Pantuliano, Tillman and Meyer previously worked together in New York, for a development firm that wanted to focus on South Florida, although their own research drew them to central Florida.

Michael Tillman

“The area that seemed the most attractive to us from a quality of life, affordability standpoint, population growth and employer base was the I-4 corridor from Orlando to Tampa to St. Pete,” Tillman said. “When we created PTM the opportunity that we saw within Tampa and St. Petersburg was tremendous.”

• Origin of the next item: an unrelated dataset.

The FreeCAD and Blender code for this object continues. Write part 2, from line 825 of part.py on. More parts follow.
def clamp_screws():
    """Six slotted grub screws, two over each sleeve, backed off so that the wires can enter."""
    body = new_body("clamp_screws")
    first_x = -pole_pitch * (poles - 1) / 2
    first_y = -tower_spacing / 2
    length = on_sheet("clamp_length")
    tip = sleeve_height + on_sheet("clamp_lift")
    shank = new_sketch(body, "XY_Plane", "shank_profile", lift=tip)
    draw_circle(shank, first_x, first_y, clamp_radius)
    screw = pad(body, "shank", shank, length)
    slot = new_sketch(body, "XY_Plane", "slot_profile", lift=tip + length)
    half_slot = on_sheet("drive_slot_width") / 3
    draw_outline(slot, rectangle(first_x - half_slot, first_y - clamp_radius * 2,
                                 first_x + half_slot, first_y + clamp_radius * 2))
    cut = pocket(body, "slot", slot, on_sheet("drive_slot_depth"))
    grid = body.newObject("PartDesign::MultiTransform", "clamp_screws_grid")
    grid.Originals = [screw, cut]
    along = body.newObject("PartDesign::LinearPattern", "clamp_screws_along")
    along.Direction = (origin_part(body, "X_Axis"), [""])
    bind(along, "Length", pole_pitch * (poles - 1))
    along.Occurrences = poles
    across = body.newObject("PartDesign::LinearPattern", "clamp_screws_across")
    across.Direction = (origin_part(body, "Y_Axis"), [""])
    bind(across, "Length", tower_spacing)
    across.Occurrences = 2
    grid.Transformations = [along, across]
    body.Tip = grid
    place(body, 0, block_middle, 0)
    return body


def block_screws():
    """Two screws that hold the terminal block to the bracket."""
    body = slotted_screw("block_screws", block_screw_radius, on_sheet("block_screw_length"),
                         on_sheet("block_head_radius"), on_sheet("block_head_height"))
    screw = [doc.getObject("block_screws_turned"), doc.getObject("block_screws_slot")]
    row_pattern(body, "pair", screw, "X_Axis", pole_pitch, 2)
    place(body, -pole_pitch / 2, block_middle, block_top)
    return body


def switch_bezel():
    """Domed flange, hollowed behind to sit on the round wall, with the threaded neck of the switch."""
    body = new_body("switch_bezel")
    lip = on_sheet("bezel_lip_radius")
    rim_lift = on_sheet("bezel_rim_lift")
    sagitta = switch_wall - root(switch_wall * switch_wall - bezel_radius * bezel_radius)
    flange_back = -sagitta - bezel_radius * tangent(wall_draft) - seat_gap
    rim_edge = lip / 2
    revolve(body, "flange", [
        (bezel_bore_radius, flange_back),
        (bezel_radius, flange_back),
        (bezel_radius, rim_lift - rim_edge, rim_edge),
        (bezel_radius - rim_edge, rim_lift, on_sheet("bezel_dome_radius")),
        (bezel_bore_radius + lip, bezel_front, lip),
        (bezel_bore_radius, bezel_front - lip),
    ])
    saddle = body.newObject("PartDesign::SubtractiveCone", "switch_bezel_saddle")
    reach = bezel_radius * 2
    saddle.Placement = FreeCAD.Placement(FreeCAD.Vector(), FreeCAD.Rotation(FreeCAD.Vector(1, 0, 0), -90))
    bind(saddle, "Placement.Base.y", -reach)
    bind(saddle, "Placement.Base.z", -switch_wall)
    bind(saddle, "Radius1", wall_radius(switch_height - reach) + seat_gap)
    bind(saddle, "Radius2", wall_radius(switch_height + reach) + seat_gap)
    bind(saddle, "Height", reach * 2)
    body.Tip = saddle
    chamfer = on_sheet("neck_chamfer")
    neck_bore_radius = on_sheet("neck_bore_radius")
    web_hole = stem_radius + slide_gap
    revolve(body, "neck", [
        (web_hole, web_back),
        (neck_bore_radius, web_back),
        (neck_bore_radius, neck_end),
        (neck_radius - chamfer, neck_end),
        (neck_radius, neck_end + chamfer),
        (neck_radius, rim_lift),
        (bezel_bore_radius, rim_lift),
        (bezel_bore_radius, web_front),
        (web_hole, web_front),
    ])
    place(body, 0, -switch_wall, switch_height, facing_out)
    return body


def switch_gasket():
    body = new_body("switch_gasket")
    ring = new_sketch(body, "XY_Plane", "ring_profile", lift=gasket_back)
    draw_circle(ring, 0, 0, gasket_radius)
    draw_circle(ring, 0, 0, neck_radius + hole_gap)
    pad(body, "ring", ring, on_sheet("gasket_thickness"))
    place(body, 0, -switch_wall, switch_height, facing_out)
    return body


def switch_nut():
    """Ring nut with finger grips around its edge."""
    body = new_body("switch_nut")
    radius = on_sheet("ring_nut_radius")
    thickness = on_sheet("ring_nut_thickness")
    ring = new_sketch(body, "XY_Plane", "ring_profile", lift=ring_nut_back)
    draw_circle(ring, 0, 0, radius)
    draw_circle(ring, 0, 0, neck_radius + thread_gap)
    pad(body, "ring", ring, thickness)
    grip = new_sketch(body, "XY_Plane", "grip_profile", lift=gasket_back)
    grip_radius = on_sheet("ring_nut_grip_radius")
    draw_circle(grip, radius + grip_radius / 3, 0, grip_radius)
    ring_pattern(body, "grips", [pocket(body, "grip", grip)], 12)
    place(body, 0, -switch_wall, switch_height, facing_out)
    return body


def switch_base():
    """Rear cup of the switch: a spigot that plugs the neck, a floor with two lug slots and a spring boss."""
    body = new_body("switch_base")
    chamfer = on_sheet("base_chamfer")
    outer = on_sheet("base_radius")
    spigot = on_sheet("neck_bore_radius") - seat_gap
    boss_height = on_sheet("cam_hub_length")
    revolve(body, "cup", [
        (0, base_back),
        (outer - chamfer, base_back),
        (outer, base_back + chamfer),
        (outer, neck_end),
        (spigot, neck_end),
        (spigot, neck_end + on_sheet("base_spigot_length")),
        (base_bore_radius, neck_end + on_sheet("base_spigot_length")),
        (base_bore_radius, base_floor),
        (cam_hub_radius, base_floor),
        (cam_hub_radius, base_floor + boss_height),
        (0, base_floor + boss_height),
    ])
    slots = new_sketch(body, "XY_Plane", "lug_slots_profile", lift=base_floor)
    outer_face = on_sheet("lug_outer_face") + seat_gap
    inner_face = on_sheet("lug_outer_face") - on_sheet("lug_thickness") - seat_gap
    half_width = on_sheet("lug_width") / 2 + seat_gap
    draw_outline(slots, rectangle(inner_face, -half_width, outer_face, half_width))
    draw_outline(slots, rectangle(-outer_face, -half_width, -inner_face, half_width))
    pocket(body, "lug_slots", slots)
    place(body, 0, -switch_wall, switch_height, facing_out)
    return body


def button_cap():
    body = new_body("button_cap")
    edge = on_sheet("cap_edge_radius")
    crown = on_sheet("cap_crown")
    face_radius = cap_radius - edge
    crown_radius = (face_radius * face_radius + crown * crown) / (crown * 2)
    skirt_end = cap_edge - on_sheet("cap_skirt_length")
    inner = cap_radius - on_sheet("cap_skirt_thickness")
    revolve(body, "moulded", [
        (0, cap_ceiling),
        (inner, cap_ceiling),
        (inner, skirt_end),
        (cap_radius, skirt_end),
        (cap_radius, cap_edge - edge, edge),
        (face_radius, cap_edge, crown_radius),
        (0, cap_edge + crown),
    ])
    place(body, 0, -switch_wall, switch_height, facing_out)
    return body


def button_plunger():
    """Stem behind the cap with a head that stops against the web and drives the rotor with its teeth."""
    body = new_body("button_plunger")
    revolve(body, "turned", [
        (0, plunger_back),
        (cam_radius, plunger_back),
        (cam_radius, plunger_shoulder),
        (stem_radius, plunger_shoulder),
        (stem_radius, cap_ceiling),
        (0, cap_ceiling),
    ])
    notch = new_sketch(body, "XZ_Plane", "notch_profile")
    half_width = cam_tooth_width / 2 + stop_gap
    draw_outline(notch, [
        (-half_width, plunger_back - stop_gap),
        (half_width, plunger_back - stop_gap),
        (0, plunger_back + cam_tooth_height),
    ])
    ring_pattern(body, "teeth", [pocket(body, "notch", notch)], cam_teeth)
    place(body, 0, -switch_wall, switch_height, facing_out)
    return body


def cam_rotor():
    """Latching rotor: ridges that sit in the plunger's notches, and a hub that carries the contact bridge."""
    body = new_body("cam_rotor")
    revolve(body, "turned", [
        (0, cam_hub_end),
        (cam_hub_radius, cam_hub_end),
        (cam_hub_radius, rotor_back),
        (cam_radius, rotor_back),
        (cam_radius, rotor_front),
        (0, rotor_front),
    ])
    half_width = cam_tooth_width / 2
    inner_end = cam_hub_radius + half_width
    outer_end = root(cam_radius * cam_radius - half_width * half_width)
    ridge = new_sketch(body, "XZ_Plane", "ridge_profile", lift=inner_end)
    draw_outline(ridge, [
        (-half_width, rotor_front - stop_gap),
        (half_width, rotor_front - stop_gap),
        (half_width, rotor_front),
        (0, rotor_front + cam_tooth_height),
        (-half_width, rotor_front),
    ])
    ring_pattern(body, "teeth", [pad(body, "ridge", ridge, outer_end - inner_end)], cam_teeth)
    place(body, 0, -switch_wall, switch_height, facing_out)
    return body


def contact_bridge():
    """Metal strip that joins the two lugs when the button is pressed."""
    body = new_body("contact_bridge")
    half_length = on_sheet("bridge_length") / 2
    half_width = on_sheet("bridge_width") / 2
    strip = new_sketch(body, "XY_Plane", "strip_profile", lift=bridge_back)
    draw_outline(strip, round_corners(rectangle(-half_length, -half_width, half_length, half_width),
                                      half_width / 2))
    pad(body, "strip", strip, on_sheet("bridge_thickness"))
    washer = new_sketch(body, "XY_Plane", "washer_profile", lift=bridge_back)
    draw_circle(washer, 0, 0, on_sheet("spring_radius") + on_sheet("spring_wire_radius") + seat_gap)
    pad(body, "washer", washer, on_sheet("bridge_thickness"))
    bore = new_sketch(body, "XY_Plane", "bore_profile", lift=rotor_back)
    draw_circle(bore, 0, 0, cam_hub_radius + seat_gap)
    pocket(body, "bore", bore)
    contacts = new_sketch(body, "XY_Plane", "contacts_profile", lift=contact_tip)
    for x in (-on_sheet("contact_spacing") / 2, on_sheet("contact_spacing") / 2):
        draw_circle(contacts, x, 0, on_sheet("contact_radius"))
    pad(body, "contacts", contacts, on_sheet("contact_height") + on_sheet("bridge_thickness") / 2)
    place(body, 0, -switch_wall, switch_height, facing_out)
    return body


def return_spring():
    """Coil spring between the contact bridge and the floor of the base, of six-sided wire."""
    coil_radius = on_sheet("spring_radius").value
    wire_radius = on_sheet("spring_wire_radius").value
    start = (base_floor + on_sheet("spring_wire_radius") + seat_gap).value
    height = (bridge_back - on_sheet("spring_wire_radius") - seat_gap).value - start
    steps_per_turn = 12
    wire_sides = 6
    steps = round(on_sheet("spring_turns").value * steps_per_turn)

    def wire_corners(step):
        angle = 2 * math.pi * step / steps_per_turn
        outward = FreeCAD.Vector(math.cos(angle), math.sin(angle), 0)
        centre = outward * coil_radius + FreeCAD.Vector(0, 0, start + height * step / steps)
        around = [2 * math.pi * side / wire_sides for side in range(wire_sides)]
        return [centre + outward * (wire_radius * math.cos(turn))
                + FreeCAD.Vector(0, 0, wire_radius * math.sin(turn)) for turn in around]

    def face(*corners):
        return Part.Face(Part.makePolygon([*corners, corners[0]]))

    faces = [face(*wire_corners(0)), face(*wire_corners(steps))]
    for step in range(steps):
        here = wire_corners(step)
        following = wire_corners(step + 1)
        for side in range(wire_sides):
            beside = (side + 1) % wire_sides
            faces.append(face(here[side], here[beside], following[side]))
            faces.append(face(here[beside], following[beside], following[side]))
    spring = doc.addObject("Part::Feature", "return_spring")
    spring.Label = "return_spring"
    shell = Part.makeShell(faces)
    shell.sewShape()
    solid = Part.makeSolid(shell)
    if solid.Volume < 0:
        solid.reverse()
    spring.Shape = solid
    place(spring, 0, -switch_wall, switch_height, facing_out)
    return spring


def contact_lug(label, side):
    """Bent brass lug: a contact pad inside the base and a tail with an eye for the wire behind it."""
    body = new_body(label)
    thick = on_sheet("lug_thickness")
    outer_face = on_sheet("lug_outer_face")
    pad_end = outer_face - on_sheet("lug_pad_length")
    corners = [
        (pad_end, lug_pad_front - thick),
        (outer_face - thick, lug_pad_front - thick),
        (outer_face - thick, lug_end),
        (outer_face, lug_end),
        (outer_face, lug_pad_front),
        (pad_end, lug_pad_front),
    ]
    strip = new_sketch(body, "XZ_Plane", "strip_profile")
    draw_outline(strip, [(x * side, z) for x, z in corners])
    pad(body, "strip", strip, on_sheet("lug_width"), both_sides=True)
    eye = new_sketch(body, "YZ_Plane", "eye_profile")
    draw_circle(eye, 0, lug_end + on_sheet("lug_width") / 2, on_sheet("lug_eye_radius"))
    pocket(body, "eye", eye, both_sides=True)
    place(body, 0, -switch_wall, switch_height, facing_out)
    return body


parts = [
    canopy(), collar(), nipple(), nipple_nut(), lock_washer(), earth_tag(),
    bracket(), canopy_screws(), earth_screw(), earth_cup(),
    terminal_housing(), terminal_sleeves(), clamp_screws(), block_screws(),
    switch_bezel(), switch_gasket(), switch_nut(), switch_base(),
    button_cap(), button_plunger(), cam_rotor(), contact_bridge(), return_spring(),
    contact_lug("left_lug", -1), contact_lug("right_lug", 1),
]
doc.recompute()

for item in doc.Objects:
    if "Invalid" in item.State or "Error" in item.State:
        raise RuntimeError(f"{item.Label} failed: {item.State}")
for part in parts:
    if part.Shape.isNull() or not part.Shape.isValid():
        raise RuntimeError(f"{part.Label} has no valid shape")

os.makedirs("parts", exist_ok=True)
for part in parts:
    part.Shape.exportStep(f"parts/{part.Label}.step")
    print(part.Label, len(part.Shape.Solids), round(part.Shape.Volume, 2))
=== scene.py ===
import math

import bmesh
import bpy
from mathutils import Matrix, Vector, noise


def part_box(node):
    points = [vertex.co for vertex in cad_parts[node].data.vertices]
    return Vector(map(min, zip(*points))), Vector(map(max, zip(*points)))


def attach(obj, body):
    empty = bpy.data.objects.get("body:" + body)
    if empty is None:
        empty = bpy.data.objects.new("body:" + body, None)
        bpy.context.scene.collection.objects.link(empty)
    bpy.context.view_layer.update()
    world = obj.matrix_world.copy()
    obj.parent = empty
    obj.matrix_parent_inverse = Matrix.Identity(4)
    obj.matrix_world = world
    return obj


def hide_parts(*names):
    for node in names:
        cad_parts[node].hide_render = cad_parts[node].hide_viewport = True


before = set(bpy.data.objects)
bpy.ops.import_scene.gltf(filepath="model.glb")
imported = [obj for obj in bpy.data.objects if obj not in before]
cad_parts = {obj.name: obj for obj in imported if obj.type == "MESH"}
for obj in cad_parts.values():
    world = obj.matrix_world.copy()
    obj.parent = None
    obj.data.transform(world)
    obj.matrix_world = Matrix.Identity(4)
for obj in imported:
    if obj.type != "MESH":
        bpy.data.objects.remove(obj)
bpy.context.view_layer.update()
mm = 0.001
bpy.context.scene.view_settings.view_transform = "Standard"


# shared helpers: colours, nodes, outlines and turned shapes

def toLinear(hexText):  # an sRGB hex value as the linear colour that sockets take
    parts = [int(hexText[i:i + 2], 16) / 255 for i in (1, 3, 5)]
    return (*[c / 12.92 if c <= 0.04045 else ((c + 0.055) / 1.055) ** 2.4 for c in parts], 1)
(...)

The mayors of both Tampa and St. Petersburg made sure the Opportunity Zone designations in their cities included areas with strong redevelopment potential, he said. In St. Petersburg, that designation takes in the property on which Edge Collective will be located as well as the 86-acre Tropicana Field site, directly across 1st Avenue South.

The future of the Trop site is undetermined. The city has prepared two conceptual plans for the site, one with a new stadium for the Tampa Bay Rays and one without a stadium if the Rays don’t stay at the site once their agreement with the city expires in 2027.

It will be great for Edge Collective to have the Trop and the Rays’ 81 home games but that’s not driving PTM’s investment, Pantuliano said.

Nicholas Pantuliano

“When it comes to the Tropicana Field site, we feel that’s a very unique, very special piece of property. There’s not a lot of pieces of property of that size connected to a downtown, near an interstate and connected to airports and other significant infrastructure. We like the site a lot and would love the chance to do more,” Pantuliano said.

The 1st Avenue South connection to the Trop site is key.

“We have one-third of an acre that’s right on 1st Avenue South that we’ve set aside for a Phase Two.  We really want to see what happens with the Tropicana Field site. We’ve designed the site plan to have a pedestrian-friendly nature that picks up on Central Avenue and has a paseo that goes from Central Avenue to 1st Avenue South, with the hopes that that’s a direct conduit to the Tropicana Field site when that develops,” Pantuliano said.